◆ Stated exercise:
Set down the whole listing verbatim.

◆ Records for processing:
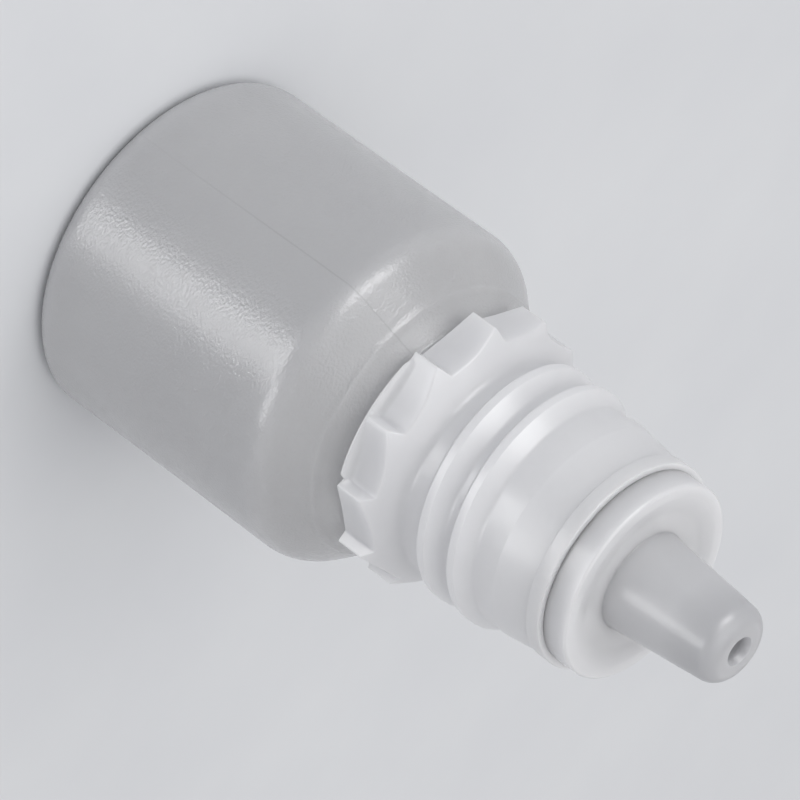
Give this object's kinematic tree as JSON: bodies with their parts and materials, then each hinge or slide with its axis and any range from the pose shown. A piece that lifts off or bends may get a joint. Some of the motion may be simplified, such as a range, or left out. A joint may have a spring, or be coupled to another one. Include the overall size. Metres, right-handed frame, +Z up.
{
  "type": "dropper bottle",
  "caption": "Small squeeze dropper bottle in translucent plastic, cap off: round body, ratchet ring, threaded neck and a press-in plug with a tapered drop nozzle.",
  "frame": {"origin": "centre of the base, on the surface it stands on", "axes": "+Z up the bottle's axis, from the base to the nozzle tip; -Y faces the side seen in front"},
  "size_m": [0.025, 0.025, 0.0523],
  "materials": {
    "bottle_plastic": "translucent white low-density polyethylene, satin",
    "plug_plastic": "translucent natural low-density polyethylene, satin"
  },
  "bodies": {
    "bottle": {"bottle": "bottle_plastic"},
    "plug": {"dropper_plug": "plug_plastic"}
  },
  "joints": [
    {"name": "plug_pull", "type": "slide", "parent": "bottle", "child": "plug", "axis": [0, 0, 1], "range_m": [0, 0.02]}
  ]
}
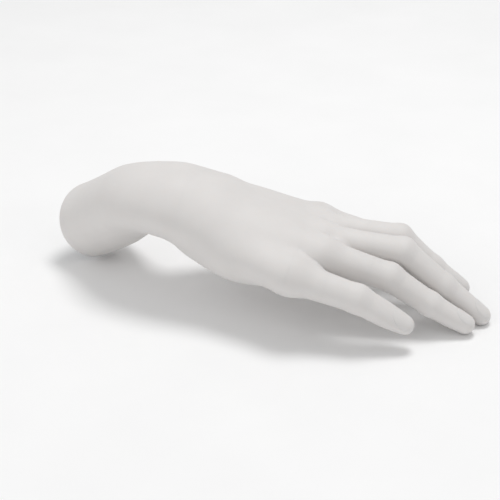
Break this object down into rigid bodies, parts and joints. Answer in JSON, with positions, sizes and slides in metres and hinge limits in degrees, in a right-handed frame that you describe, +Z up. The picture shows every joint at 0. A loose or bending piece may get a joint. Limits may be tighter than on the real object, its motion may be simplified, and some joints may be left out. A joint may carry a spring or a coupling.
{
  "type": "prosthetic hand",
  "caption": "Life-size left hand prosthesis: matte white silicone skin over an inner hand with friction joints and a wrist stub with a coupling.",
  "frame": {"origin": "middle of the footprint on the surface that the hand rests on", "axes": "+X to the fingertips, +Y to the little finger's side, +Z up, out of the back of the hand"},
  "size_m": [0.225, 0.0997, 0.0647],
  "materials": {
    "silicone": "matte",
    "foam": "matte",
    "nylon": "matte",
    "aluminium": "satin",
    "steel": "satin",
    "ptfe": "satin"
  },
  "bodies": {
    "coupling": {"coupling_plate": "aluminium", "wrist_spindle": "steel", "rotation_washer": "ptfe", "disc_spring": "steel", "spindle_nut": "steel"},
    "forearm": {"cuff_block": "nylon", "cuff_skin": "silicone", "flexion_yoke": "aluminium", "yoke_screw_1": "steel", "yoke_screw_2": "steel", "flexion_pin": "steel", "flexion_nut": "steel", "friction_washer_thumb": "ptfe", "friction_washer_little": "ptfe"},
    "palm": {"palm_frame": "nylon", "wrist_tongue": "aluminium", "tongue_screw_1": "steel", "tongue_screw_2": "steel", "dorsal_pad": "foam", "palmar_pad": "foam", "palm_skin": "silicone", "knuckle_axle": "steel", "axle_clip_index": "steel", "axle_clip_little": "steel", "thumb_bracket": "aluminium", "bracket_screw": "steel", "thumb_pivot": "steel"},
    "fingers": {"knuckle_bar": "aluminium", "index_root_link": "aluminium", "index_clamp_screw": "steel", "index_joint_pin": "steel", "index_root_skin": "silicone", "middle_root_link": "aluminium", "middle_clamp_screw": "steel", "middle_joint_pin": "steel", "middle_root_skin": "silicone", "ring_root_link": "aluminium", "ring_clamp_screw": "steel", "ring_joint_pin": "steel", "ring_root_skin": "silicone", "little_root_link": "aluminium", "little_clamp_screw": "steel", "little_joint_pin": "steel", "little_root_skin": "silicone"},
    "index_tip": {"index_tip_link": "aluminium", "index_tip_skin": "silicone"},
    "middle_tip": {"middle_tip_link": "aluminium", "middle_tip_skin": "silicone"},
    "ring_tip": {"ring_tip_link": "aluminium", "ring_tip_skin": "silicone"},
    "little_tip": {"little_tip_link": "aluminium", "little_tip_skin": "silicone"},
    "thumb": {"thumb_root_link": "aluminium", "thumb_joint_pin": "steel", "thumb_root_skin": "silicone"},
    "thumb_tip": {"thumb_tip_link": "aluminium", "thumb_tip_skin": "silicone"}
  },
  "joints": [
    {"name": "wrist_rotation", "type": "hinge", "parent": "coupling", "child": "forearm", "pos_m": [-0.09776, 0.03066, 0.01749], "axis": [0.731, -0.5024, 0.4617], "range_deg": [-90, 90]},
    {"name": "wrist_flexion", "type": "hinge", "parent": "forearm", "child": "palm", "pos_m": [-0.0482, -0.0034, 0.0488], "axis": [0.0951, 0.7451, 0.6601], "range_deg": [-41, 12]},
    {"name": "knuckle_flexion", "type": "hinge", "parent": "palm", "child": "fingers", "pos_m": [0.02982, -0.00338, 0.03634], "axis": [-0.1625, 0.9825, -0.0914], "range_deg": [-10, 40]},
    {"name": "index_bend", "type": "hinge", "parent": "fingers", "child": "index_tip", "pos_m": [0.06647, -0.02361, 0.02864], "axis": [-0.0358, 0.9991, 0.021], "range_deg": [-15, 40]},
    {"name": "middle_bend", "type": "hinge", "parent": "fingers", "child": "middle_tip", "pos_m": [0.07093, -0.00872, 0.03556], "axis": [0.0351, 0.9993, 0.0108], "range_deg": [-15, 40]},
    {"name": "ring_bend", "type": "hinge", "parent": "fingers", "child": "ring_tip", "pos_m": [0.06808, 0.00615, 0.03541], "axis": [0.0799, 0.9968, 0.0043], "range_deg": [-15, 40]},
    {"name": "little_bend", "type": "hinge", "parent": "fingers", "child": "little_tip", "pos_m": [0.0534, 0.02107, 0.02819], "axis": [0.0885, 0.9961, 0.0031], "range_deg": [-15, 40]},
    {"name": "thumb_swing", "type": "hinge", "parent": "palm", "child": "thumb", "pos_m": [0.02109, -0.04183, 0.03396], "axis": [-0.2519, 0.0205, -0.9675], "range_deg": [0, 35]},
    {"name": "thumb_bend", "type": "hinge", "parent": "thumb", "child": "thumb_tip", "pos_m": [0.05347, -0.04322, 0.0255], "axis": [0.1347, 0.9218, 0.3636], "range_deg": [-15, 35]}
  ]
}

◆ Full answer:
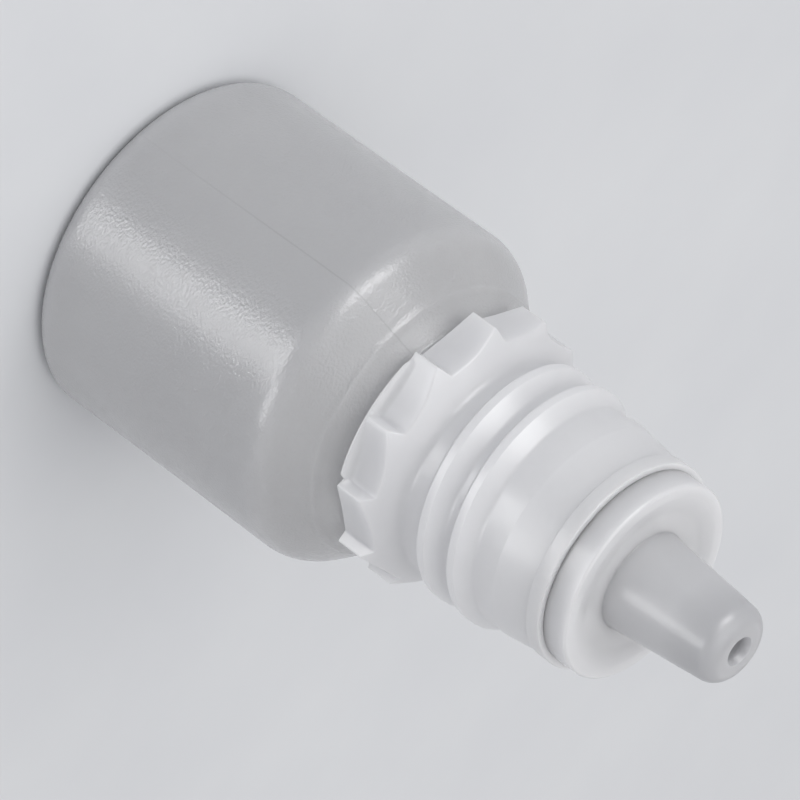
Give this object's kinematic tree as JSON: bodies with their parts and materials, then each hinge or slide with its axis and any range from the pose shown. A piece that lifts off or bends may get a joint. Some of the motion may be simplified, such as a range, or left out. A joint may have a spring, or be coupled to another one. Include the overall size. Metres, right-handed frame, +Z up.
{
  "type": "dropper bottle",
  "caption": "Small squeeze dropper bottle in translucent plastic, cap off: round body, ratchet ring, threaded neck and a press-in plug with a tapered drop nozzle.",
  "frame": {"origin": "centre of the base, on the surface it stands on", "axes": "+Z up the bottle's axis, from the base to the nozzle tip; -Y faces the side seen in front"},
  "size_m": [0.025, 0.025, 0.0523],
  "materials": {
    "bottle_plastic": "translucent white low-density polyethylene, satin",
    "plug_plastic": "translucent natural low-density polyethylene, satin"
  },
  "bodies": {
    "bottle": {"bottle": "bottle_plastic"},
    "plug": {"dropper_plug": "plug_plastic"}
  },
  "joints": [
    {"name": "plug_pull", "type": "slide", "parent": "bottle", "child": "plug", "axis": [0, 0, 1], "range_m": [0, 0.02]}
  ]
}
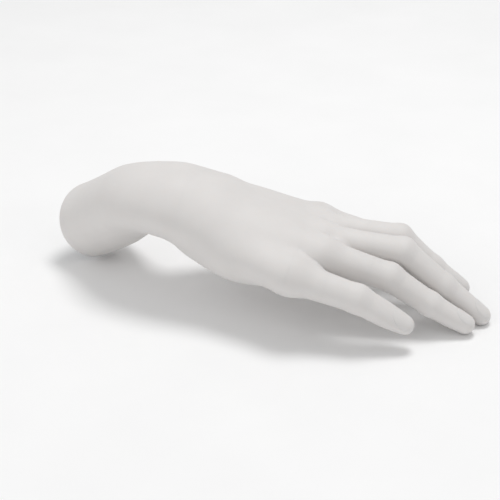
Break this object down into rigid bodies, parts and joints. Answer in JSON, with positions, sizes and slides in metres and hinge limits in degrees, in a right-handed frame that you describe, +Z up. The picture shows every joint at 0. A loose or bending piece may get a joint. Limits may be tighter than on the real object, its motion may be simplified, and some joints may be left out. A joint may carry a spring or a coupling.
{
  "type": "prosthetic hand",
  "caption": "Life-size left hand prosthesis: matte white silicone skin over an inner hand with friction joints and a wrist stub with a coupling.",
  "frame": {"origin": "middle of the footprint on the surface that the hand rests on", "axes": "+X to the fingertips, +Y to the little finger's side, +Z up, out of the back of the hand"},
  "size_m": [0.225, 0.0997, 0.0647],
  "materials": {
    "silicone": "matte",
    "foam": "matte",
    "nylon": "matte",
    "aluminium": "satin",
    "steel": "satin",
    "ptfe": "satin"
  },
  "bodies": {
    "coupling": {"coupling_plate": "aluminium", "wrist_spindle": "steel", "rotation_washer": "ptfe", "disc_spring": "steel", "spindle_nut": "steel"},
    "forearm": {"cuff_block": "nylon", "cuff_skin": "silicone", "flexion_yoke": "aluminium", "yoke_screw_1": "steel", "yoke_screw_2": "steel", "flexion_pin": "steel", "flexion_nut": "steel", "friction_washer_thumb": "ptfe", "friction_washer_little": "ptfe"},
    "palm": {"palm_frame": "nylon", "wrist_tongue": "aluminium", "tongue_screw_1": "steel", "tongue_screw_2": "steel", "dorsal_pad": "foam", "palmar_pad": "foam", "palm_skin": "silicone", "knuckle_axle": "steel", "axle_clip_index": "steel", "axle_clip_little": "steel", "thumb_bracket": "aluminium", "bracket_screw": "steel", "thumb_pivot": "steel"},
    "fingers": {"knuckle_bar": "aluminium", "index_root_link": "aluminium", "index_clamp_screw": "steel", "index_joint_pin": "steel", "index_root_skin": "silicone", "middle_root_link": "aluminium", "middle_clamp_screw": "steel", "middle_joint_pin": "steel", "middle_root_skin": "silicone", "ring_root_link": "aluminium", "ring_clamp_screw": "steel", "ring_joint_pin": "steel", "ring_root_skin": "silicone", "little_root_link": "aluminium", "little_clamp_screw": "steel", "little_joint_pin": "steel", "little_root_skin": "silicone"},
    "index_tip": {"index_tip_link": "aluminium", "index_tip_skin": "silicone"},
    "middle_tip": {"middle_tip_link": "aluminium", "middle_tip_skin": "silicone"},
    "ring_tip": {"ring_tip_link": "aluminium", "ring_tip_skin": "silicone"},
    "little_tip": {"little_tip_link": "aluminium", "little_tip_skin": "silicone"},
    "thumb": {"thumb_root_link": "aluminium", "thumb_joint_pin": "steel", "thumb_root_skin": "silicone"},
    "thumb_tip": {"thumb_tip_link": "aluminium", "thumb_tip_skin": "silicone"}
  },
  "joints": [
    {"name": "wrist_rotation", "type": "hinge", "parent": "coupling", "child": "forearm", "pos_m": [-0.09776, 0.03066, 0.01749], "axis": [0.731, -0.5024, 0.4617], "range_deg": [-90, 90]},
    {"name": "wrist_flexion", "type": "hinge", "parent": "forearm", "child": "palm", "pos_m": [-0.0482, -0.0034, 0.0488], "axis": [0.0951, 0.7451, 0.6601], "range_deg": [-41, 12]},
    {"name": "knuckle_flexion", "type": "hinge", "parent": "palm", "child": "fingers", "pos_m": [0.02982, -0.00338, 0.03634], "axis": [-0.1625, 0.9825, -0.0914], "range_deg": [-10, 40]},
    {"name": "index_bend", "type": "hinge", "parent": "fingers", "child": "index_tip", "pos_m": [0.06647, -0.02361, 0.02864], "axis": [-0.0358, 0.9991, 0.021], "range_deg": [-15, 40]},
    {"name": "middle_bend", "type": "hinge", "parent": "fingers", "child": "middle_tip", "pos_m": [0.07093, -0.00872, 0.03556], "axis": [0.0351, 0.9993, 0.0108], "range_deg": [-15, 40]},
    {"name": "ring_bend", "type": "hinge", "parent": "fingers", "child": "ring_tip", "pos_m": [0.06808, 0.00615, 0.03541], "axis": [0.0799, 0.9968, 0.0043], "range_deg": [-15, 40]},
    {"name": "little_bend", "type": "hinge", "parent": "fingers", "child": "little_tip", "pos_m": [0.0534, 0.02107, 0.02819], "axis": [0.0885, 0.9961, 0.0031], "range_deg": [-15, 40]},
    {"name": "thumb_swing", "type": "hinge", "parent": "palm", "child": "thumb", "pos_m": [0.02109, -0.04183, 0.03396], "axis": [-0.2519, 0.0205, -0.9675], "range_deg": [0, 35]},
    {"name": "thumb_bend", "type": "hinge", "parent": "thumb", "child": "thumb_tip", "pos_m": [0.05347, -0.04322, 0.0255], "axis": [0.1347, 0.9218, 0.3636], "range_deg": [-15, 35]}
  ]
}